▶ [EXERCISE DETAILS]
Only the lines from the one holding "bpy.context.scene.collection.objects.link(figurine)" through the one holding "from mathutils.bvhtree import BVHTree" are to be retyped, exactly as they appear, with both boundary lines included.
## Start AVAILABLE DATA
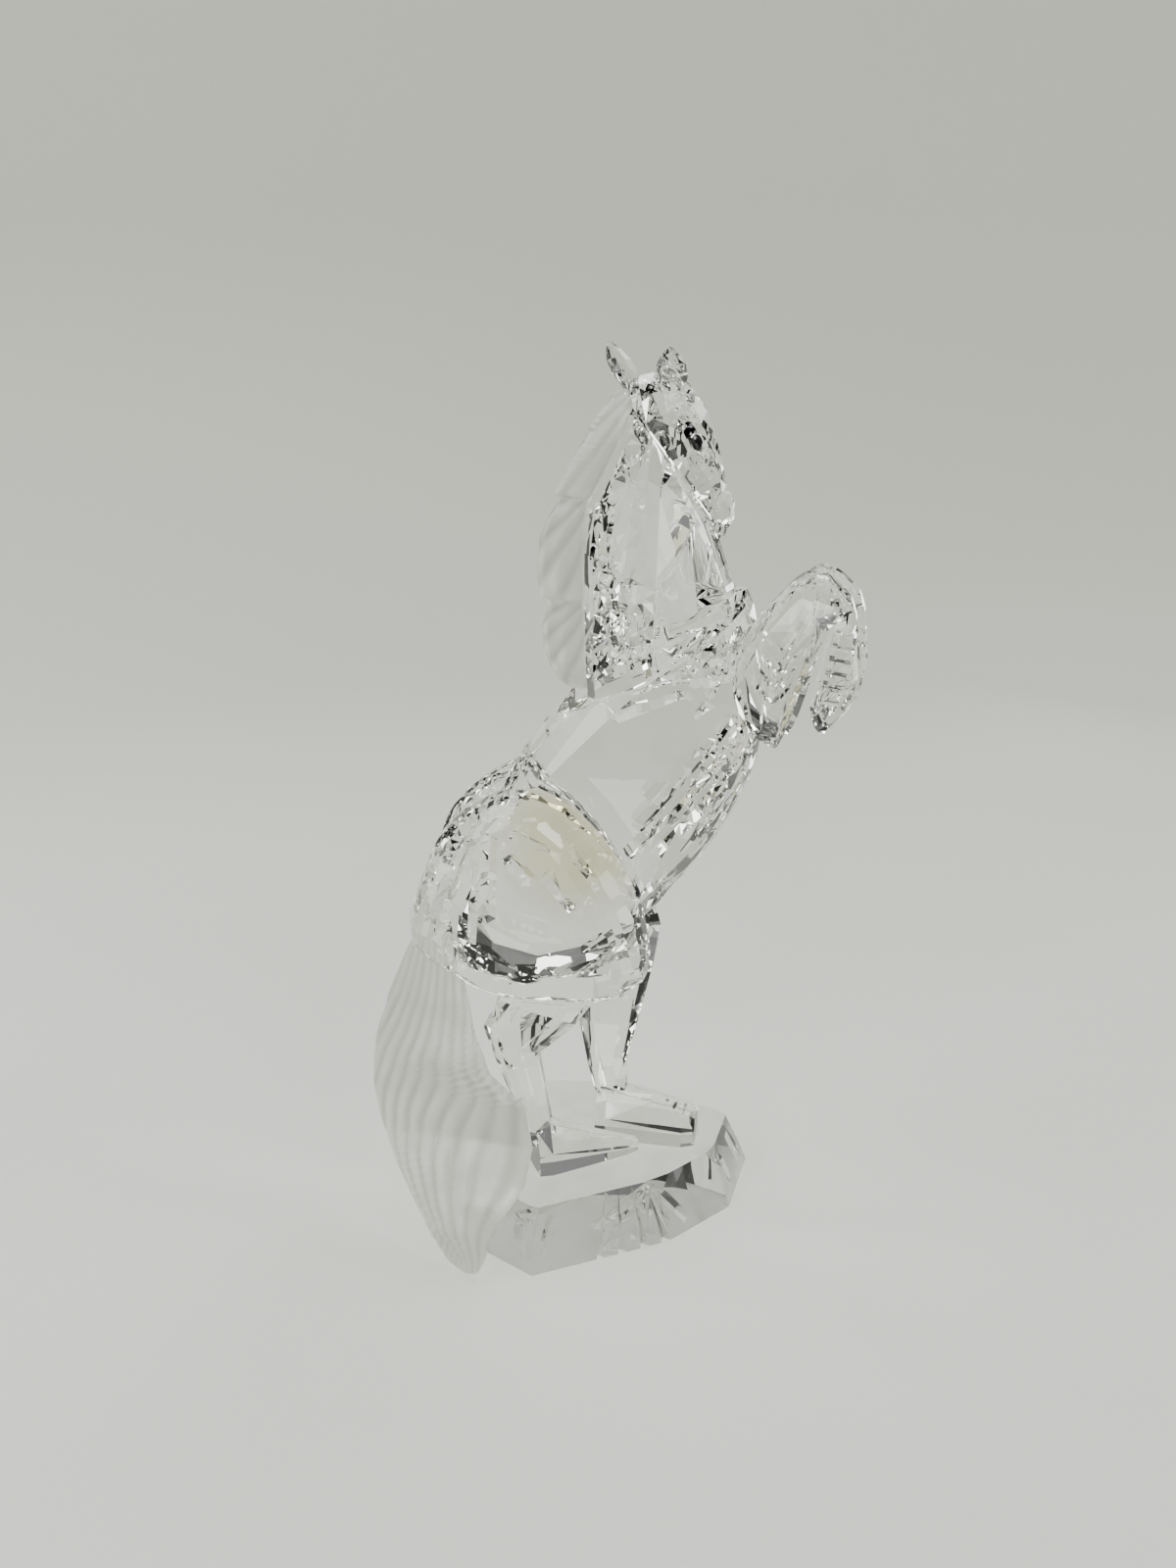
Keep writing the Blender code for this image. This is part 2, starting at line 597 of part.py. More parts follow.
def head_place(forward, sideways, height):
    """A point of the turned head: forward along the face, sideways to its own left."""
    turn = Matrix.Rotation(HEAD_TURN, 3, "Z")
    pivot = place(*HEAD_PIVOT, DRAWN_BASE_TOP)
    flat = turn @ Vector((forward * STEP, sideways * STEP, 0.0))
    return Vector((pivot.x + flat.x, pivot.y + flat.y, place(0.0, 0.0, height).z))


def ear(side, allowance=0.0):
    """A leaf-shaped ear that leans out to its side."""
    root_forward, tip_forward, half_widths = EAR_SHAPES[side]
    half_head = 0.5 * HEAD_WIDTH / STEP
    height = HEAD_STATIONS[0][0][1] - EAR_SINK
    root = head_place(root_forward, side * EAR_ROOT_SPREAD * half_head, height)
    tip = head_place(tip_forward, side * EAR_TIP_SPREAD * half_head, height) + Z_AXIS * EAR_LENGTH
    turn = Matrix.Rotation(HEAD_TURN, 3, "Z")
    forward = turn @ Vector((1.0, 0.0, 0.0))
    across = turn @ Vector((0.0, 1.0, 0.0))
    rings = []
    for share, wide, deep in zip((0.0, 0.35, 0.62, 0.86, 1.0), half_widths, (1.0, 0.93, 0.71, 0.43, 0.21)):
        rings.append(ring(root.lerp(tip, share), forward * (wide * STEP + allowance),
                          across * (0.5 * EAR_THICKNESS * deep + allowance), 8))
    return loft(rings)


def mouth():
    """The line between the lips, cut through the muzzle from the front."""
    first, last = MOUTH
    start, end = head_place(first[0], 0.0, first[1]), head_place(last[0], 0.0, last[1])
    across = Matrix.Rotation(HEAD_TURN, 3, "Z") @ Vector((0.0, HEAD_WIDTH, 0.0))
    upright = (end - start).cross(across).normalized()
    rings = []
    for point, half in ((start, 0.5 * MOUTH_GAP), (end, MOUTH_GAP)):
        rings.append([point - across, point - across + upright * half, point + across + upright * half,
                      point + across])
    return loft(rings)


def cheek(side):
    """The round jaw muscle, a flat disc on the side of the head."""
    forward, height, radius = CHEEK
    turn = Matrix.Rotation(HEAD_TURN, 3, "Z")
    ahead, out = turn @ Vector((1.0, 0.0, 0.0)), turn @ Vector((0.0, float(side), 0.0))
    rings = []
    for depth, share in ((0.0, 1.0), (0.62, 1.0), (0.92, 0.72)):
        centre = head_place(forward, 0.0, height) + out * (0.5 * HEAD_WIDTH * depth)
        rings.append(ring(centre, ahead * (radius * share * STEP), Z_AXIS * (radius * share * STEP), 12))
    return loft(rings)


def eye_planes(side, allowance):
    """A bead set half way into the side of the head, as a ball of rings."""
    turn = Matrix.Rotation(HEAD_TURN, 3, "Z")
    out = turn @ Vector((0.0, float(side), 0.0))
    centre = head_place(EYE_PLACE[0], side * (0.5 * HEAD_WIDTH / STEP - 0.5), EYE_PLACE[1])
    up = (Z_AXIS + (turn @ Vector((-0.25, 0.0, 0.0)))).normalized()
    ahead = up.cross(out).normalized()
    rings = []
    count = 7
    for k in range(1, count):
        angle = math.pi * k / count
        wide = math.sin(angle)
        rings.append(ring(centre + out * (-math.cos(angle) * (0.5 * EYE_WIDTH + allowance)),
                          ahead * (wide * (0.5 * EYE_WIDTH + allowance)),
                          up * (wide * (0.5 * EYE_LENGTH + allowance)), 12))
    return loft(rings)


def skull(allowance=0.0):
    """The long body of the head from the poll to the lips, swollen by the allowance."""
    rings = []
    for index, (front, back, share) in enumerate(HEAD_STATIONS):
        start, end = head_place(front[0], 0.0, front[1]), head_place(back[0], 0.0, back[1])
        along = (start - end) * 0.5
        half_width = 0.5 * HEAD_WIDTH * share + allowance
        across = Matrix.Rotation(HEAD_TURN, 3, "Z") @ Vector((0.0, half_width, 0.0))
        rise = Z_AXIS * (2.0 * allowance if index == 0 else 0.0)
        swollen = along * (1.0 + allowance / along.length)
        rings.append(ring((start + end) * 0.5 + rise, swollen, across, 10, 0.0))
    return loft(rings)


def make_head():
    """The head: face and muzzle, both cheeks, both ears, a mouth line and the seats of the eyes."""
    head = as_object("head", skull())
    for side in (RIGHT, LEFT):
        combine(head, cheek(side), "UNION")
        combine(head, ear(side), "UNION")
    combine(head, grind(neck_planes(), GLUE_GAP), "DIFFERENCE")
    combine(head, mouth(), "DIFFERENCE")
    for side in (RIGHT, LEFT):
        combine(head, eye_planes(side, GLUE_GAP), "DIFFERENCE")
    return finish(head, CLEAR)


def make_base():
    """The foot: an irregular block whose sides run outward on their way down."""
    planes = [Plane(Z_AXIS, BASE_HEIGHT), Plane(-Z_AXIS, 0.0)]
    corners = [Vector((x * STEP, y * STEP, BASE_HEIGHT)) for x, y in BASE_OUTLINE]
    for first, second in zip(corners, corners[1:] + corners[:1]):
        run = (second - first).normalized()
        outward = run.cross(Z_AXIS)
        planes.append(Plane.through(first, outward * BASE_HEIGHT + Z_AXIS * BASE_FLARE))
    for corner, before, after in zip(corners, corners[-1:] + corners[:-1], corners[1:] + corners[:1]):
        outward = ((corner - before).normalized() - (after - corner).normalized()).normalized()
        point = corner - outward * 0.5 * MM
        planes.append(Plane.through(point, outward * BASE_HEIGHT + Z_AXIS * (1.5 * BASE_FLARE)))
    base = as_object("base", grind(planes))
    for flute in FLUTES:
        combine(base, flute_wedge(corners[0], corners[1], *flute), "DIFFERENCE")
    return finish(base, CLEAR)


def flute_wedge(first, second, share, fan, width):
    """A V-shaped flute in the foot's near side, from its upper edge down to the ground."""
    run = second - first
    outward = run.cross(Z_AXIS).normalized()
    along = run.normalized()
    top = first + run * share
    low = top + run * fan + outward * BASE_FLARE - Z_AXIS * BASE_HEIGHT
    slope = low - top
    rings = []
    for step, depth in ((-0.2, -0.1), (1.2, 0.62)):
        centre = top + slope * step
        half = along * (0.5 * width * STEP)
        rings.append([centre + half * (0.5 + step) + outward * STEP * 2.0,
                      centre - half * (0.5 + step) + outward * STEP * 2.0,
                      centre - outward * (depth * width * STEP)])
    return loft(rings)


def make_eye(name, side):
    """A black bead."""
    return finish(as_object(name, eye_planes(side, 0.0)), BLACK, ROUND)


def main():
    for item in list(bpy.data.objects):
        bpy.data.objects.remove(item)
    pieces = [
        make_base(),
        make_torso(),
        make_neck(),
        make_hind_leg("right_hind_leg", RIGHT, RIGHT_LEG_STATIONS, RIGHT_HOOF),
        make_hind_leg("left_hind_leg", LEFT, LEFT_LEG_STATIONS, LEFT_HOOF),
        make_foreleg("right_foreleg", RIGHT),
        make_foreleg("left_foreleg", LEFT),
        make_mane(),
        make_tail(),
        make_head(),
        make_eye("right_eye", RIGHT),
        make_eye("left_eye", LEFT),
    ]
    figurine = bpy.data.objects.new("crystal_horse", None)
    bpy.context.scene.collection.objects.link(figurine)
    for piece in pieces:
        piece.parent = figurine


main()
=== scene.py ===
"""Looks of the crystal horse figurine.

Glued pieces of cut glass, with a satin mane and tail, in a pale studio.
"""

import logging
import math
from dataclasses import dataclass, field
from enum import IntEnum
from functools import cache

import bmesh
import bpy
from bmesh.types import BMEdge, BMesh, BMFace, BMVert
from bpy.types import ID, Material, Node, NodeSocket, NodeTree, Object
from mathutils import Matrix, Vector, noise
from mathutils.bvhtree import BVHTree


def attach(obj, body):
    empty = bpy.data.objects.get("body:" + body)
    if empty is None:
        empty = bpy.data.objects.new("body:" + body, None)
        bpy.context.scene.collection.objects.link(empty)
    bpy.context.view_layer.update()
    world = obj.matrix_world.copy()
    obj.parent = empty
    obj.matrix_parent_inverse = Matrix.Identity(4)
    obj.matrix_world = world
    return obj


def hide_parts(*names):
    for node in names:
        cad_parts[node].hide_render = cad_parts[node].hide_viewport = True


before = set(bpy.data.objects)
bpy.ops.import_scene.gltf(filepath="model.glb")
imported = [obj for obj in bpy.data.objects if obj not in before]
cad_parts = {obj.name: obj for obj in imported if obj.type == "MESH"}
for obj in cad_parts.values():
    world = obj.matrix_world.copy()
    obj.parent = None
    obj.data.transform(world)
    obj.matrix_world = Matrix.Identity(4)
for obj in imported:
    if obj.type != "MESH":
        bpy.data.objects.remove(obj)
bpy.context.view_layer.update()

LOG = logging.getLogger("crystal_horse")
MM = 0.001
BODY = "root"

# Gaps and allowances in metres.
GLUE_GAP = 0.3 * MM
JOINT_REACH = GLUE_GAP + 0.12 * MM
JOINT_MARGIN = 0.05 * MM
SEAM = 0.01 * MM
TOUCH = 0.002 * MM
WELD = 2e-6
RIM_WELD = 8e-6
SLIVER = 1e-6
ON_PLANE = 1e-7
FLUSH = 2e-5
SAMPLE_PITCH = 1.2 * MM
GROOVE_REACH = 1.2 * MM

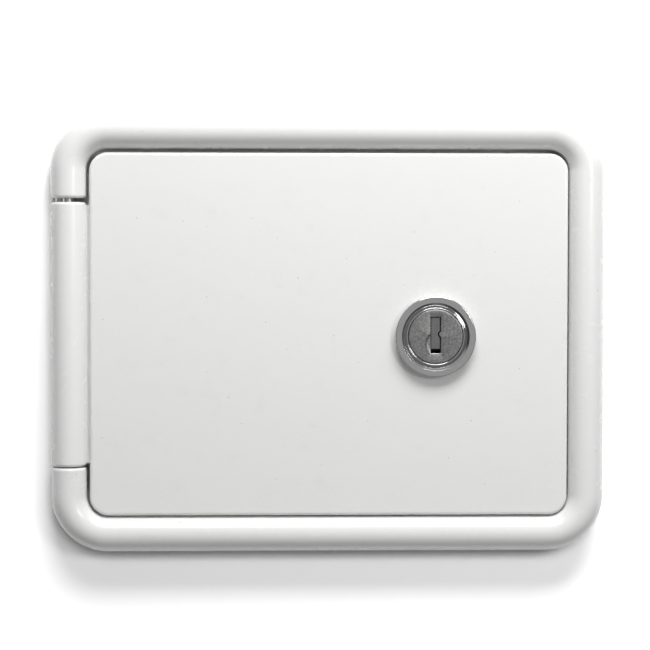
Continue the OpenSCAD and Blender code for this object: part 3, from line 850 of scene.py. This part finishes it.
finishes = {
    "frame_plastic": makePlastic("framePlastic", (0.84, 0.84, 0.832, 1), (0.815, 0.815, 0.81, 1), 0.0),
    "door_plastic": makePlastic("doorPlastic", (0.85, 0.85, 0.842, 1), (0.825, 0.825, 0.82, 1), 31.0),
    "lock_chrome": makeChrome(),
    "plug_satin": makeSatin(),
    "lock_steel": makeZinc(),
    "pin_steel": makePinSteel(),
    "seal_rubber": makeRubber(),
}
shutterSteel = makeShutterSteel()
print("Materials made")


def finish(piece, node, body, slot, material=None, sharp=34):  # stands a piece up and hands it over
    place(piece, standUp)
    piece.name = node.replace("_", " ").title().replace(" ", "")
    piece.data.polygons.foreach_set("use_smooth", [True] * len(piece.data.polygons))
    piece.data.set_sharp_from_angle(angle=radians(sharp))
    weigh = piece.modifiers.new("Weigh", "WEIGHTED_NORMAL")
    weigh.keep_sharp = True
    weigh.weight = 60
    bake(piece)
    piece.data.materials.clear()
    piece.data.materials.append(material or finishes[slot])
    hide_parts(node)
    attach(piece, body)
    print("Made", piece.name, "with", len(piece.data.polygons), "faces")


finish(makeFrame(), "frame_moulding", "frame", "frame_plastic")
finish(makePin("hinge_pin_upper"), "hinge_pin_upper", "frame", "pin_steel")
finish(makePin("hinge_pin_lower"), "hinge_pin_lower", "frame", "pin_steel")
finish(makeSeal(), "door_seal", "frame", "seal_rubber")
finish(makeDoor(), "door", "door", "door_plastic")
finish(makeHousing(), "lock_housing", "door", "lock_chrome")
finish(makeNut(), "lock_nut", "door", "lock_steel")
finish(makePlug(), "lock_plug", "lock", "plug_satin")
finish(makeShutter(), "key_shutter", "lock", "lock_steel", shutterSteel)
finish(makeCam(), "lock_cam", "lock", "lock_steel")
finish(makeCamScrew(), "cam_screw", "lock", "lock_steel")


# Camera, fitted to the photograph: millimetres on the drawing, degrees and pixels

cameraSettings = {"x": -21.3, "y": 24.7, "distance": 600.0, "yaw": 1.966, "pitch": 2.175, "roll": -0.075,
                  "focalPixels": 2146.5, "framePixels": 650.0}


def makeCamera():
    s = cameraSettings
    data = bpy.data.cameras.new("Camera")
    data.sensor_width = 36.0
    data.lens = data.sensor_width * s["focalPixels"] / s["framePixels"]
    data.clip_start = 0.01
    turned = Matrix.Rotation(radians(s["roll"]), 3, "Z") @ Matrix.Rotation(radians(s["pitch"]), 3, "X")
    turned = turned @ Matrix.Rotation(radians(s["yaw"]), 3, "Y")
    upright = Matrix.Rotation(pi / 2, 3, "X")
    made = bpy.data.objects.new("Camera", data)
    stand = (upright @ turned.transposed()).to_4x4()
    made.matrix_world = Matrix.Translation(upright @ Vector((s["x"], s["y"], s["distance"])) / 1000) @ stand
    scene.collection.objects.link(made)
    scene.camera = made


makeCamera()

# Wall behind the flange, with a hole for the throat. It can't be seen from behind. Its paint holds a painted
# shadow below and to the left of the flange.

wallSettings = {
    "radius": 420.0, "under": 0.8, "nearEdge": 95.0, "farEdge": 150.0, "shown": 1.7, "plain": 0.95,
    "paintedShadowTone": 0.22, "reach": 5.5, "lean": (0.3, -0.55, 0.8),
}


def makeWall():
    s = wallSettings
    low, high = planBox("frame_moulding")
    edge = s["under"]
    wide, tall = high.x - low.x - 2 * edge, high.y - low.y - 2 * edge
    inner = roundedRing(wide, tall, frameSizes["corner"] - edge, -0.05)
    outer = [(s["radius"] * cos(atan2(y, x)), s["radius"] * sin(atan2(y, x)), -0.05) for x, y, z in inner]
    count = len(inner)
    faces = [[k, count + k, count + (k + 1) % count, (k + 1) % count] for k in range(count)]
    wall = place(meshObject("Wall", inner + outer, faces), standUp)
    made = bpy.data.materials.new("wallPaint")
    made.use_nodes = True
    tree = Tree(made.node_tree)
    tree.nodes.clear()
    rays = tree.nodes.new("ShaderNodeLightPath")
    seen = Wire(tree, rays.outputs["Is Camera Ray"]) + Wire(tree, rays.outputs["Is Glossy Ray"])
    seen = seen + Wire(tree, rays.outputs["Is Transmission Ray"])
    spot = tree.add("ShaderNodeTexCoord", None, None, output="Object")
    away = tree.add("ShaderNodeVectorMath", {"operation": "LENGTH"}, {0: spot}, output="Value") * 1000
    far = tree.add("ShaderNodeMapRange", {"interpolation_type": "SMOOTHSTEP"},
                   {"Value": away, "From Min": s["nearEdge"], "From Max": s["farEdge"]})
    plain = tree.add("ShaderNodeBsdfDiffuse", None, {"Color": (s["plain"],) * 3 + (1,)})
    # Painted shadow: ambient occlusion about a normal leaned up, out and right picks a darker diffuse colour
    # on the wall close below and left of the flange
    lean = tree.add("ShaderNodeVectorMath", {"operation": "NORMALIZE"}, {0: s["lean"]})
    unshadowed = tree.add("ShaderNodeAmbientOcclusion", {"samples": 12},
                    {"Distance": s["reach"] / 1000, "Normal": lean}, output="AO")
    unshadowed = tree.add("ShaderNodeMapRange", {"interpolation_type": "SMOOTHSTEP"},
                    {"Value": unshadowed, "From Min": 0.3, "From Max": 0.85})
    shown = tree.add("ShaderNodeBsdfDiffuse", None, {"Color": (s["shown"],) * 3 + (1,)})
    paintedShadow = tree.add("ShaderNodeBsdfDiffuse", None, {"Color": (s["shown"] * s["paintedShadowTone"],) * 3 + (1,)})
    shown = tree.add("ShaderNodeMixShader", None, {0: unshadowed, 1: paintedShadow, 2: shown})
    white = tree.add("ShaderNodeEmission", None, {"Strength": 1.0})
    clear = tree.add("ShaderNodeBsdfTransparent")
    behind = tree.add("ShaderNodeNewGeometry", None, None, output="Backfacing")
    front = tree.add("ShaderNodeMixShader", None, {0: far, 1: shown, 2: white})
    front = tree.add("ShaderNodeMixShader", None, {0: seen, 1: plain, 2: front})
    result = tree.add("ShaderNodeMixShader", None, {0: behind, 1: front, 2: clear})
    tree.feed(tree.nodes.new("ShaderNodeOutputMaterial").inputs["Surface"], result)
    wall.data.materials.append(made)


makeWall()

# Studio: a soft key from above, a small lamp from the right, one behind, and a room for the metal to show

roomSettings = {"fill": 0.24, "front": 0.06, "ahead": 0.46, "low": 0.06, "high": 0.42, "background": 1.0}


def makeRoom():
    s = roomSettings
    world = bpy.data.worlds.new("Room")
    scene.world = world
    world.use_nodes = True
    tree = Tree(world.node_tree)
    tree.nodes.clear()
    rays = tree.nodes.new("ShaderNodeLightPath")
    camera = Wire(tree, rays.outputs["Is Camera Ray"])
    mirrored = Wire(tree, rays.outputs["Is Glossy Ray"]) + Wire(tree, rays.outputs["Is Transmission Ray"])
    parts = tree.nodes.new("ShaderNodeSeparateXYZ")
    tree.feed(parts.inputs[0], tree.add("ShaderNodeTexCoord", None, None, output="Generated"))
    depth, rise = Wire(tree, parts.outputs["Y"]), Wire(tree, parts.outputs["Z"])
    ahead = tree.add("ShaderNodeMapRange", {"interpolation_type": "SMOOTHSTEP"},
                     {"Value": 0.0 - depth, "From Min": 0.6, "From Max": 0.85})
    above = tree.add("ShaderNodeMapRange", {"interpolation_type": "SMOOTHSTEP"},
                     {"Value": rise, "From Min": 0.15, "From Max": 0.6})
    side = s["low"] + above * (s["high"] - s["low"])
    room = side + ahead * (s["ahead"] - side)
    back = tree.add("ShaderNodeMapRange", None, {"Value": depth, "From Min": 0.0, "From Max": 0.3})
    room = room + back * (s["background"] - room)
    front = tree.add("ShaderNodeMapRange", None, {"Value": 0.0 - depth, "From Min": 0.0, "From Max": 1.0})
    fill = s["fill"] + front * s["front"]
    level = fill + mirrored * (room - fill)
    level = level + camera * (s["background"] - level)
    tone = tree.add("ShaderNodeCombineColor", None, {"Red": level, "Green": level, "Blue": level})
    light = tree.add("ShaderNodeBackground", None, {"Color": tone, "Strength": 1.0})
    tree.feed(tree.nodes.new("ShaderNodeOutputWorld").inputs["Surface"], light)


lampSettings = {
    "Key": {"at": (0.06, -0.26, 0.40), "size": (0.36, 0.2), "power": 2.55},
    "Front": {"at": (0.3, -0.5, 0.12), "size": (0.12, 0.12), "power": 0.55},
    "Behind": {"at": (0.25, 0.5, 0.3), "size": (0.4, 0.4), "power": 2.2},
}


def makeLamp(name, at, size, power):
    data = bpy.data.lights.new(name, "AREA")
    data.shape = "RECTANGLE"
    data.size, data.size_y = size
    data.energy = power
    made = bpy.data.objects.new(name, data)
    made.location = at
    made.rotation_euler = (-Vector(at)).to_track_quat("-Z", "Y").to_euler()
    made.visible_camera = False
    scene.collection.objects.link(made)


makeRoom()
for name, settings in lampSettings.items():
    makeLamp(name, **settings)
scene.view_settings.view_transform = "Standard"
print("Stage set")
## End AVAILABLE DATA
▶ [WORKED ANSWER]
    bpy.context.scene.collection.objects.link(figurine)
    for piece in pieces:
        piece.parent = figurine


main()
=== scene.py ===
"""Looks of the crystal horse figurine.

Glued pieces of cut glass, with a satin mane and tail, in a pale studio.
"""

import logging
import math
from dataclasses import dataclass, field
from enum import IntEnum
from functools import cache

import bmesh
import bpy
from bmesh.types import BMEdge, BMesh, BMFace, BMVert
from bpy.types import ID, Material, Node, NodeSocket, NodeTree, Object
from mathutils import Matrix, Vector, noise
from mathutils.bvhtree import BVHTree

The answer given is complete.